There are hundreds of thousands of migrants living in Ireland and their votes could make an impact on next year’s local elections. / YouTube

MAY NEXT YEAR will see location elections take place across the country, and some immigrants are hoping to get more of the migrant community involved.

Only 31 non-Irish candidates ran in the 2014 local elections, despite making up around 12% of the population – that is more than 500,000 people. 

Speaking at the launch of a video campaign by the Immigration Council of Ireland, aimed at urging migrants to register and vote – or even stand as candidates – some migrants said they want to have more of a say in their communities.

Sandra Ruiz Moriana, originally from Spain, has been living in Ireland for nine years and has two Irish daughters. She says migrants care about the future of Ireland.

By encouraging others to get involved, she hopes that this will change the way people in Ireland think about migrant people and that migrants aren’t just people who “come here to get money and go”.

Marius Marosan, originally from Romania, has decided to run for a position as councillor for his area.  

“Most of the immigrants come here to stay here,” he says. “So it’s only logical for them to get involved also in the political life.
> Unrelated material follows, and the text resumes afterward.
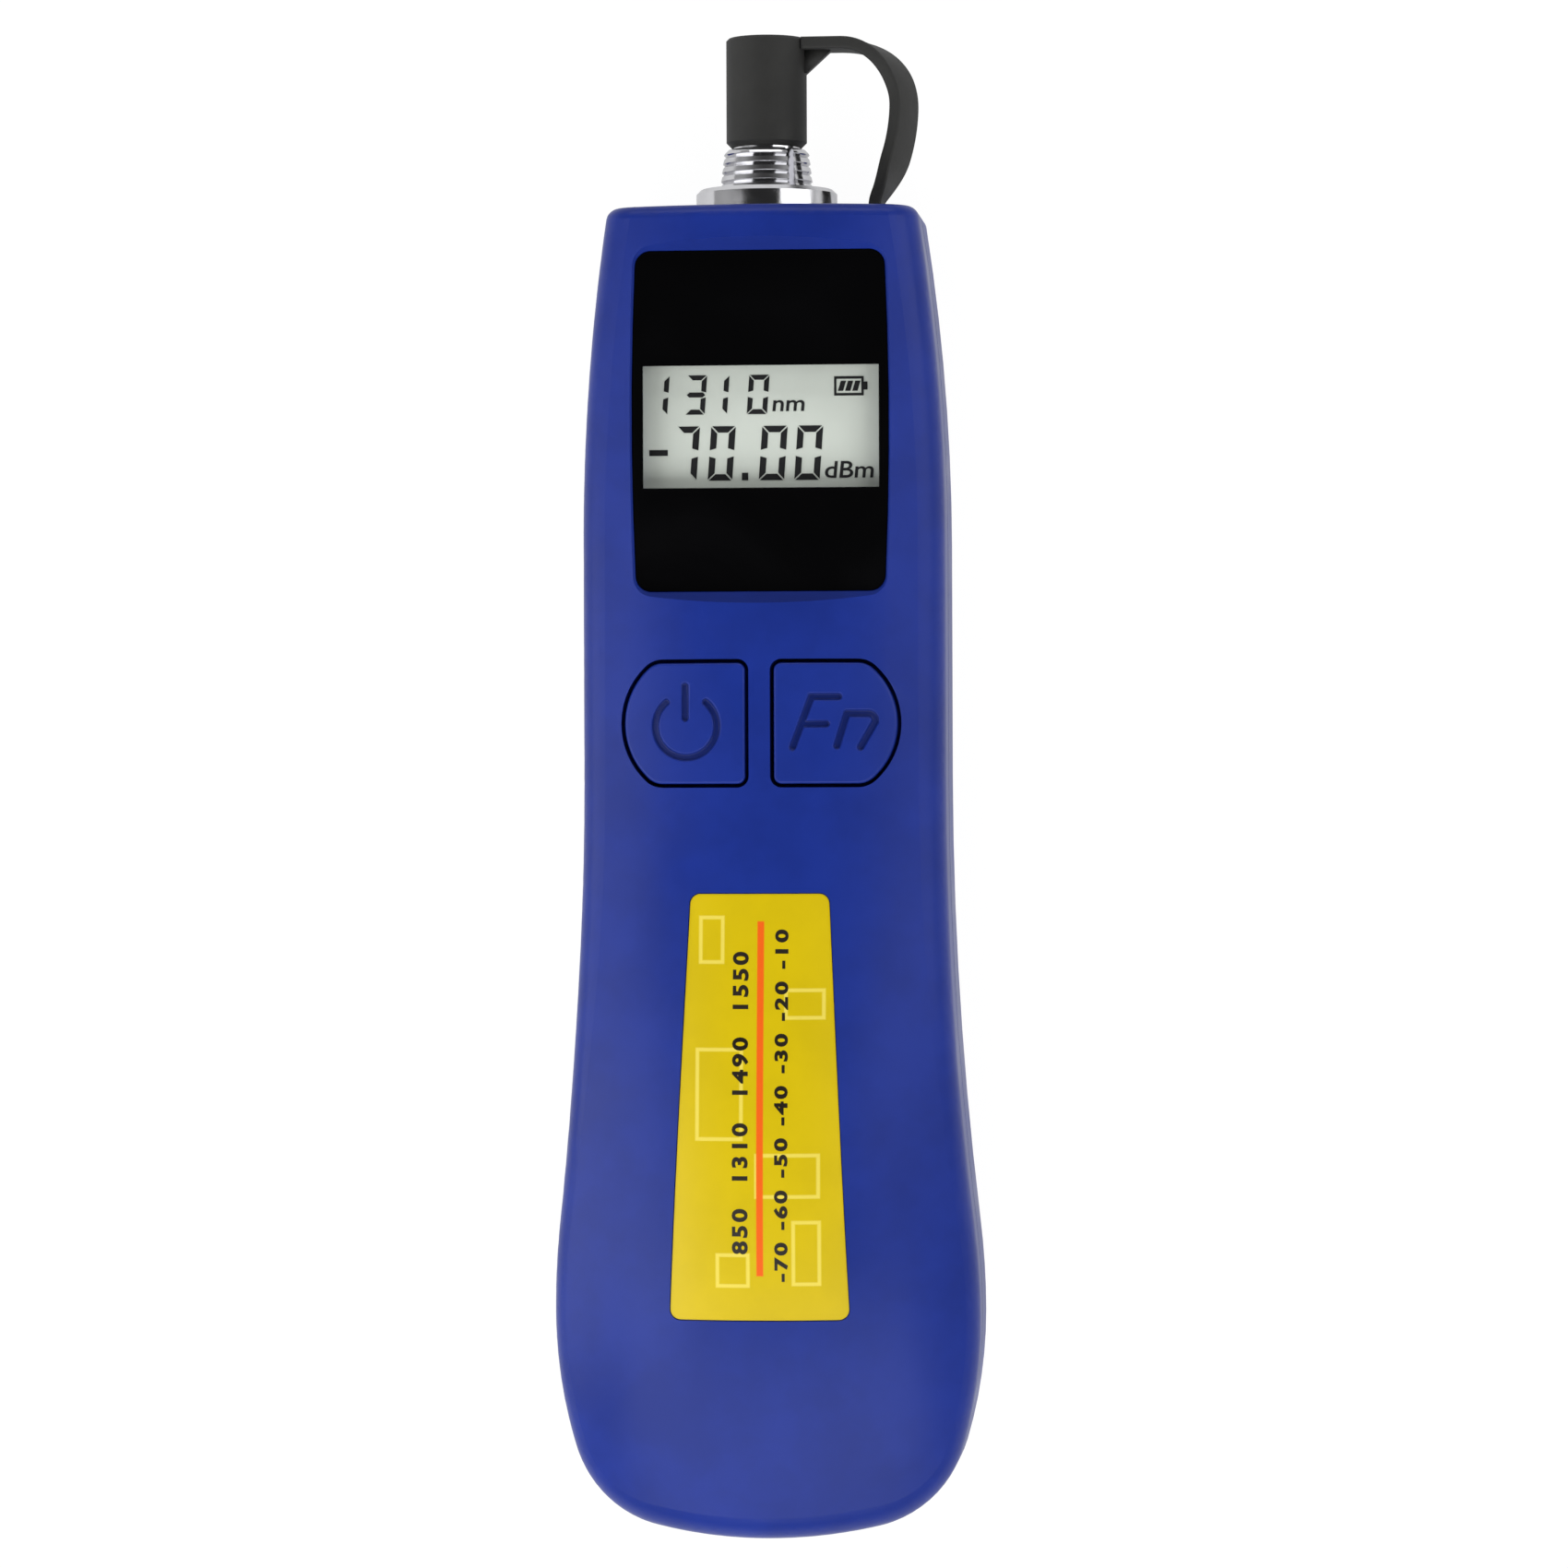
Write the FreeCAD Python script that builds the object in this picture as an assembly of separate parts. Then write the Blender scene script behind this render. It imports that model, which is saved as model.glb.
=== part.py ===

I’m not running for only Romanians…I’m running for the local community…that includes Irish people and other nations.
Brian Killoran, CEO of the Immigrant Council of Ireland, says that the right to vote in a new land resonates with Irish people, because they also have a history of immigration.
“I think we need to remind ourselves of that,” he says. “That migration is a normal thing.
We’ve done it for centuries ourselves and it’s no different when people come here that we should treat them as we wanted to be treated when we went to other countries.